● Supplied material
§

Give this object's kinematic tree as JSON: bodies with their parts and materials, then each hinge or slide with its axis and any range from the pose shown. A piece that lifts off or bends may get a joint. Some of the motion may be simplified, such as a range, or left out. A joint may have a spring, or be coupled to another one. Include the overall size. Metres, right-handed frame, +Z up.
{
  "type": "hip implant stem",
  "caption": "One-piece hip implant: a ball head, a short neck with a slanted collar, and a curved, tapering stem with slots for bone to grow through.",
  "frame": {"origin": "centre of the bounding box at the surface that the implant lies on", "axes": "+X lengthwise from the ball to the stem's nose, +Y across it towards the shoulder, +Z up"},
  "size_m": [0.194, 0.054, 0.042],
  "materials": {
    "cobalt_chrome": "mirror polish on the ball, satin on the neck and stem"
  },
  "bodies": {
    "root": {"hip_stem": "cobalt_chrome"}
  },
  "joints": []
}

§

Repeat the material from above exactly, word for word.

Give this object's kinematic tree as JSON: bodies with their parts and materials, then each hinge or slide with its axis and any range from the pose shown. A piece that lifts off or bends may get a joint. Some of the motion may be simplified, such as a range, or left out. A joint may have a spring, or be coupled to another one. Include the overall size. Metres, right-handed frame, +Z up.
{
  "type": "hip implant stem",
  "caption": "One-piece hip implant: a ball head, a short neck with a slanted collar, and a curved, tapering stem with slots for bone to grow through.",
  "frame": {"origin": "centre of the bounding box at the surface that the implant lies on", "axes": "+X lengthwise from the ball to the stem's nose, +Y across it towards the shoulder, +Z up"},
  "size_m": [0.194, 0.054, 0.042],
  "materials": {
    "cobalt_chrome": "mirror polish on the ball, satin on the neck and stem"
  },
  "bodies": {
    "root": {"hip_stem": "cobalt_chrome"}
  },
  "joints": []
}